-- START Data shown --

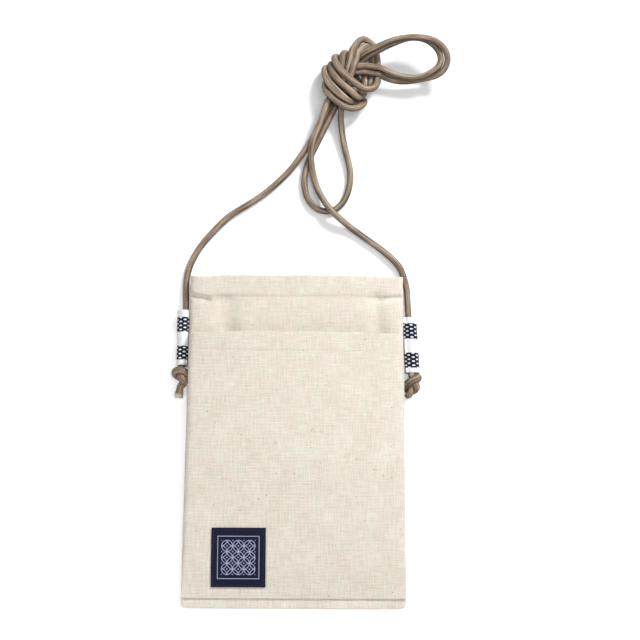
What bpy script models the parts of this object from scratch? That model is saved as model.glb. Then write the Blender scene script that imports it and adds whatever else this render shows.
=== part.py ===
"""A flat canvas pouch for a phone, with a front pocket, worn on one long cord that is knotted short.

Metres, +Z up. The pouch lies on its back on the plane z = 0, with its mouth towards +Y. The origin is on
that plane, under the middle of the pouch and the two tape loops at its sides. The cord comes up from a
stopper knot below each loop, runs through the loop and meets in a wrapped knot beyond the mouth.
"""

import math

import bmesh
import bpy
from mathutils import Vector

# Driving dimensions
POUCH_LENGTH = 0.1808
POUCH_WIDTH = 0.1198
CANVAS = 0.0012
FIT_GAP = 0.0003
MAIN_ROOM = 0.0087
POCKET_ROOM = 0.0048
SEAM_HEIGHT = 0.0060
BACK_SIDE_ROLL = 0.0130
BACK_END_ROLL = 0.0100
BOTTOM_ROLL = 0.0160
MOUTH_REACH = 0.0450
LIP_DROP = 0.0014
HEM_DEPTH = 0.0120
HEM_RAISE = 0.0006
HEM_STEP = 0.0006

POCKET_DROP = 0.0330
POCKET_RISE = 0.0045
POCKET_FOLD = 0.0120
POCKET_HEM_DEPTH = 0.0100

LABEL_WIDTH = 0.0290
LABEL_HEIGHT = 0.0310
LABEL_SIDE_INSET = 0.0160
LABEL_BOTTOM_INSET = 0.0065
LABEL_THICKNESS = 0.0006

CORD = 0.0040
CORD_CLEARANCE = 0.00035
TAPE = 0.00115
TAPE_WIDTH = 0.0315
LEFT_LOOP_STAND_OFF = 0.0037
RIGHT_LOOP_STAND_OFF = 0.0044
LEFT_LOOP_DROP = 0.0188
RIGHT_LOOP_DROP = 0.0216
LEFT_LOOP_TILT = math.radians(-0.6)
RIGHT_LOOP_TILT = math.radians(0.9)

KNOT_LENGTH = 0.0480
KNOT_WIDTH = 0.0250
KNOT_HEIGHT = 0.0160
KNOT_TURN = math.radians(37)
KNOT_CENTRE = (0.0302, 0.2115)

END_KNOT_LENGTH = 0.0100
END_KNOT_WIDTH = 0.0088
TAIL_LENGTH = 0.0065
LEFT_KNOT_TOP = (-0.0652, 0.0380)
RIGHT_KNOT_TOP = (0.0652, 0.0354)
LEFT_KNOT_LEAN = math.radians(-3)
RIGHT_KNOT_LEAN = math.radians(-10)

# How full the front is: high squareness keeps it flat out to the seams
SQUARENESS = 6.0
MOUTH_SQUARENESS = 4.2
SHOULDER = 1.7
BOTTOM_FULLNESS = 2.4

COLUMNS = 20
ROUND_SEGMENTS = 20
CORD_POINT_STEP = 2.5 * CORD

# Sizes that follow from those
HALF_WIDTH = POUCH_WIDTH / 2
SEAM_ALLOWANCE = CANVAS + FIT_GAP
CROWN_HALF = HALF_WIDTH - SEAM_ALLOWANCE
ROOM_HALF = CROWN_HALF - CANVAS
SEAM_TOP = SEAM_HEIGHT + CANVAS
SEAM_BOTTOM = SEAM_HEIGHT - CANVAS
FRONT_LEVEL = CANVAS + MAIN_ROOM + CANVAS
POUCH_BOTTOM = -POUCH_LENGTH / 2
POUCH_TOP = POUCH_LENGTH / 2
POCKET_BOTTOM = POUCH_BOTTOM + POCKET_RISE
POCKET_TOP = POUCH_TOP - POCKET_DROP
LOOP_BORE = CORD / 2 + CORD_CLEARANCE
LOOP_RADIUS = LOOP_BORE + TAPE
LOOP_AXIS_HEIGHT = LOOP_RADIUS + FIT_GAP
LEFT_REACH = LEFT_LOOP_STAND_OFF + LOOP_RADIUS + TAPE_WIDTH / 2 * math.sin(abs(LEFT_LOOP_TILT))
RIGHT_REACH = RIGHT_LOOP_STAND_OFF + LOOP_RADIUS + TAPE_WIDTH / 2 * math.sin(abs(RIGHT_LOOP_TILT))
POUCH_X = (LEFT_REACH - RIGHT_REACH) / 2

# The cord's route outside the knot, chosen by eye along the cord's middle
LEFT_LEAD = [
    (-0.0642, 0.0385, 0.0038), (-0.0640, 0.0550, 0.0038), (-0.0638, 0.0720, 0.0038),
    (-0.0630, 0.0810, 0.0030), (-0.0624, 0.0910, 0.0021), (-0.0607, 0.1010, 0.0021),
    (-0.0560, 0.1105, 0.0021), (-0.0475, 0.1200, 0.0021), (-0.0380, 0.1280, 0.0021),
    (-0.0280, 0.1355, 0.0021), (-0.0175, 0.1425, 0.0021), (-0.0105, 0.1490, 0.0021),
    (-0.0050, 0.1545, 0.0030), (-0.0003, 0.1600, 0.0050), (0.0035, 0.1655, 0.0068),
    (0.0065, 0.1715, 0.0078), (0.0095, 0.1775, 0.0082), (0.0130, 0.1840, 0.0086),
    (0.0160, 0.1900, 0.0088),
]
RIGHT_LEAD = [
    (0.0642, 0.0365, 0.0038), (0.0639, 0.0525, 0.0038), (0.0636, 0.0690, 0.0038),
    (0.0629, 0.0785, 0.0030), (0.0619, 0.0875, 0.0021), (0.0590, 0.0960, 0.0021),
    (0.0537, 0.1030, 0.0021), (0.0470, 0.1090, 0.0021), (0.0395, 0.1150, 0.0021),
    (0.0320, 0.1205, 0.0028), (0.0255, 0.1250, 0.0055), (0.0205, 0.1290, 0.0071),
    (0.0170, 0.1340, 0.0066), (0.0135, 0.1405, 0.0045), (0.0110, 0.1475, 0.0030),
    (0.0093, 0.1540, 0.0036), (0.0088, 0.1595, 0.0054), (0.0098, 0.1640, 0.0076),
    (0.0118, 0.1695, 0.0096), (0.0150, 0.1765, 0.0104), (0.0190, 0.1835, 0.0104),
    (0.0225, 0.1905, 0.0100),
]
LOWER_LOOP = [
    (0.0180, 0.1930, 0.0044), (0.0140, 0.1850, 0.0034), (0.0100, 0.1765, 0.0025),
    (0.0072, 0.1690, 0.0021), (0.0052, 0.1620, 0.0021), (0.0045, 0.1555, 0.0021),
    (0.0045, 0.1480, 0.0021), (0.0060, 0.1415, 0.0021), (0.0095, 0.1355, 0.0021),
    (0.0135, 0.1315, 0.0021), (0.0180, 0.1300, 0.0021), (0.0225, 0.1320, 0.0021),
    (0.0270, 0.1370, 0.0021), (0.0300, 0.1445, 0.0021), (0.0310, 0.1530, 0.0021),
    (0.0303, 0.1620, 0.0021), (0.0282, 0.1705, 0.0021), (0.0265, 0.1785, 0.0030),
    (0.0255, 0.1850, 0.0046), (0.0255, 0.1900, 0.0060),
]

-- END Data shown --

* **Work instructions**
Each line above is to be repeated exactly.

* **Written answer**
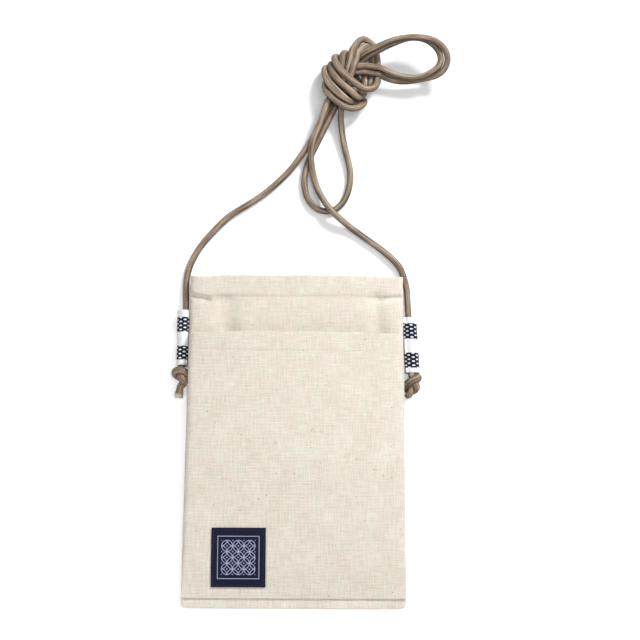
What bpy script models the parts of this object from scratch? That model is saved as model.glb. Then write the Blender scene script that imports it and adds whatever else this render shows.
=== part.py ===
"""A flat canvas pouch for a phone, with a front pocket, worn on one long cord that is knotted short.

Metres, +Z up. The pouch lies on its back on the plane z = 0, with its mouth towards +Y. The origin is on
that plane, under the middle of the pouch and the two tape loops at its sides. The cord comes up from a
stopper knot below each loop, runs through the loop and meets in a wrapped knot beyond the mouth.
"""

import math

import bmesh
import bpy
from mathutils import Vector

# Driving dimensions
POUCH_LENGTH = 0.1808
POUCH_WIDTH = 0.1198
CANVAS = 0.0012
FIT_GAP = 0.0003
MAIN_ROOM = 0.0087
POCKET_ROOM = 0.0048
SEAM_HEIGHT = 0.0060
BACK_SIDE_ROLL = 0.0130
BACK_END_ROLL = 0.0100
BOTTOM_ROLL = 0.0160
MOUTH_REACH = 0.0450
LIP_DROP = 0.0014
HEM_DEPTH = 0.0120
HEM_RAISE = 0.0006
HEM_STEP = 0.0006

POCKET_DROP = 0.0330
POCKET_RISE = 0.0045
POCKET_FOLD = 0.0120
POCKET_HEM_DEPTH = 0.0100

LABEL_WIDTH = 0.0290
LABEL_HEIGHT = 0.0310
LABEL_SIDE_INSET = 0.0160
LABEL_BOTTOM_INSET = 0.0065
LABEL_THICKNESS = 0.0006

CORD = 0.0040
CORD_CLEARANCE = 0.00035
TAPE = 0.00115
TAPE_WIDTH = 0.0315
LEFT_LOOP_STAND_OFF = 0.0037
RIGHT_LOOP_STAND_OFF = 0.0044
LEFT_LOOP_DROP = 0.0188
RIGHT_LOOP_DROP = 0.0216
LEFT_LOOP_TILT = math.radians(-0.6)
RIGHT_LOOP_TILT = math.radians(0.9)

KNOT_LENGTH = 0.0480
KNOT_WIDTH = 0.0250
KNOT_HEIGHT = 0.0160
KNOT_TURN = math.radians(37)
KNOT_CENTRE = (0.0302, 0.2115)

END_KNOT_LENGTH = 0.0100
END_KNOT_WIDTH = 0.0088
TAIL_LENGTH = 0.0065
LEFT_KNOT_TOP = (-0.0652, 0.0380)
RIGHT_KNOT_TOP = (0.0652, 0.0354)
LEFT_KNOT_LEAN = math.radians(-3)
RIGHT_KNOT_LEAN = math.radians(-10)

# How full the front is: high squareness keeps it flat out to the seams
SQUARENESS = 6.0
MOUTH_SQUARENESS = 4.2
SHOULDER = 1.7
BOTTOM_FULLNESS = 2.4

COLUMNS = 20
ROUND_SEGMENTS = 20
CORD_POINT_STEP = 2.5 * CORD

# Sizes that follow from those
HALF_WIDTH = POUCH_WIDTH / 2
SEAM_ALLOWANCE = CANVAS + FIT_GAP
CROWN_HALF = HALF_WIDTH - SEAM_ALLOWANCE
ROOM_HALF = CROWN_HALF - CANVAS
SEAM_TOP = SEAM_HEIGHT + CANVAS
SEAM_BOTTOM = SEAM_HEIGHT - CANVAS
FRONT_LEVEL = CANVAS + MAIN_ROOM + CANVAS
POUCH_BOTTOM = -POUCH_LENGTH / 2
POUCH_TOP = POUCH_LENGTH / 2
POCKET_BOTTOM = POUCH_BOTTOM + POCKET_RISE
POCKET_TOP = POUCH_TOP - POCKET_DROP
LOOP_BORE = CORD / 2 + CORD_CLEARANCE
LOOP_RADIUS = LOOP_BORE + TAPE
LOOP_AXIS_HEIGHT = LOOP_RADIUS + FIT_GAP
LEFT_REACH = LEFT_LOOP_STAND_OFF + LOOP_RADIUS + TAPE_WIDTH / 2 * math.sin(abs(LEFT_LOOP_TILT))
RIGHT_REACH = RIGHT_LOOP_STAND_OFF + LOOP_RADIUS + TAPE_WIDTH / 2 * math.sin(abs(RIGHT_LOOP_TILT))
POUCH_X = (LEFT_REACH - RIGHT_REACH) / 2

# The cord's route outside the knot, chosen by eye along the cord's middle
LEFT_LEAD = [
    (-0.0642, 0.0385, 0.0038), (-0.0640, 0.0550, 0.0038), (-0.0638, 0.0720, 0.0038),
    (-0.0630, 0.0810, 0.0030), (-0.0624, 0.0910, 0.0021), (-0.0607, 0.1010, 0.0021),
    (-0.0560, 0.1105, 0.0021), (-0.0475, 0.1200, 0.0021), (-0.0380, 0.1280, 0.0021),
    (-0.0280, 0.1355, 0.0021), (-0.0175, 0.1425, 0.0021), (-0.0105, 0.1490, 0.0021),
    (-0.0050, 0.1545, 0.0030), (-0.0003, 0.1600, 0.0050), (0.0035, 0.1655, 0.0068),
    (0.0065, 0.1715, 0.0078), (0.0095, 0.1775, 0.0082), (0.0130, 0.1840, 0.0086),
    (0.0160, 0.1900, 0.0088),
]
RIGHT_LEAD = [
    (0.0642, 0.0365, 0.0038), (0.0639, 0.0525, 0.0038), (0.0636, 0.0690, 0.0038),
    (0.0629, 0.0785, 0.0030), (0.0619, 0.0875, 0.0021), (0.0590, 0.0960, 0.0021),
    (0.0537, 0.1030, 0.0021), (0.0470, 0.1090, 0.0021), (0.0395, 0.1150, 0.0021),
    (0.0320, 0.1205, 0.0028), (0.0255, 0.1250, 0.0055), (0.0205, 0.1290, 0.0071),
    (0.0170, 0.1340, 0.0066), (0.0135, 0.1405, 0.0045), (0.0110, 0.1475, 0.0030),
    (0.0093, 0.1540, 0.0036), (0.0088, 0.1595, 0.0054), (0.0098, 0.1640, 0.0076),
    (0.0118, 0.1695, 0.0096), (0.0150, 0.1765, 0.0104), (0.0190, 0.1835, 0.0104),
    (0.0225, 0.1905, 0.0100),
]
LOWER_LOOP = [
    (0.0180, 0.1930, 0.0044), (0.0140, 0.1850, 0.0034), (0.0100, 0.1765, 0.0025),
    (0.0072, 0.1690, 0.0021), (0.0052, 0.1620, 0.0021), (0.0045, 0.1555, 0.0021),
    (0.0045, 0.1480, 0.0021), (0.0060, 0.1415, 0.0021), (0.0095, 0.1355, 0.0021),
    (0.0135, 0.1315, 0.0021), (0.0180, 0.1300, 0.0021), (0.0225, 0.1320, 0.0021),
    (0.0270, 0.1370, 0.0021), (0.0300, 0.1445, 0.0021), (0.0310, 0.1530, 0.0021),
    (0.0303, 0.1620, 0.0021), (0.0282, 0.1705, 0.0021), (0.0265, 0.1785, 0.0030),
    (0.0255, 0.1850, 0.0046), (0.0255, 0.1900, 0.0060),
]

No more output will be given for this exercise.